====== Provided data
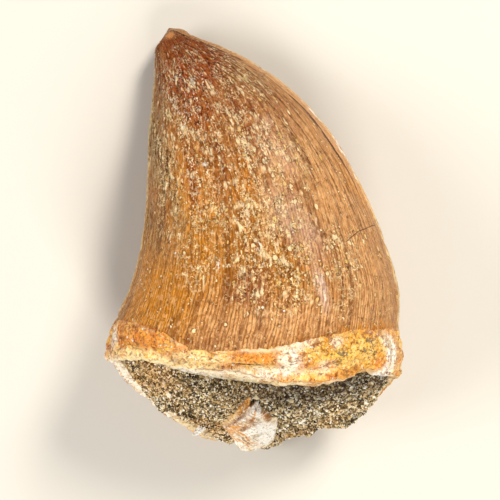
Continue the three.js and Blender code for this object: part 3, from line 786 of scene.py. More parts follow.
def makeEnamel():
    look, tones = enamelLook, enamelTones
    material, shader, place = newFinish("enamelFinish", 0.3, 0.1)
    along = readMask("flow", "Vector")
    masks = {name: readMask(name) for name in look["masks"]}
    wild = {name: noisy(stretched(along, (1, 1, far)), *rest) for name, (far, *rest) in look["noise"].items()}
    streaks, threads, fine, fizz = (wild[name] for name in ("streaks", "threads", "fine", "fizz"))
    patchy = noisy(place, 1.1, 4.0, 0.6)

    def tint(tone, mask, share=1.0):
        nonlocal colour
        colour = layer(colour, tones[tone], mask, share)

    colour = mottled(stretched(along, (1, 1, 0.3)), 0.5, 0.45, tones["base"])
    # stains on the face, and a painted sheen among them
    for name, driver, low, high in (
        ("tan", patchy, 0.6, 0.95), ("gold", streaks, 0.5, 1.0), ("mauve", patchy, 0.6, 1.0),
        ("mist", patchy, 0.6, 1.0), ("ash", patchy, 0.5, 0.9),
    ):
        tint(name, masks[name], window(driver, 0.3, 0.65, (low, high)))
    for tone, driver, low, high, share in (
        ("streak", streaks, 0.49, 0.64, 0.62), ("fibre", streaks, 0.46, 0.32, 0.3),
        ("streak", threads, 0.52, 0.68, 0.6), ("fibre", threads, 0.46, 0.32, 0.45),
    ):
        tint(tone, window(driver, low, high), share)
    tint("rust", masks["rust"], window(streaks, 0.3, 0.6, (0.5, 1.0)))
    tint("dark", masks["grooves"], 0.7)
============
Given request —
Only the lines from the opening of the material through the line with "patchy = noisy(place, 1.1, 4.0, 0.6)" should be echoed, exactly as written.

Task result —
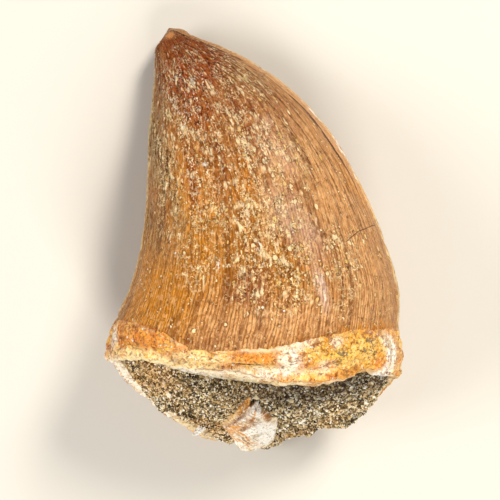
Continue the three.js and Blender code for this object: part 3, from line 786 of scene.py. More parts follow.
def makeEnamel():
    look, tones = enamelLook, enamelTones
    material, shader, place = newFinish("enamelFinish", 0.3, 0.1)
    along = readMask("flow", "Vector")
    masks = {name: readMask(name) for name in look["masks"]}
    wild = {name: noisy(stretched(along, (1, 1, far)), *rest) for name, (far, *rest) in look["noise"].items()}
    streaks, threads, fine, fizz = (wild[name] for name in ("streaks", "threads", "fine", "fizz"))
    patchy = noisy(place, 1.1, 4.0, 0.6)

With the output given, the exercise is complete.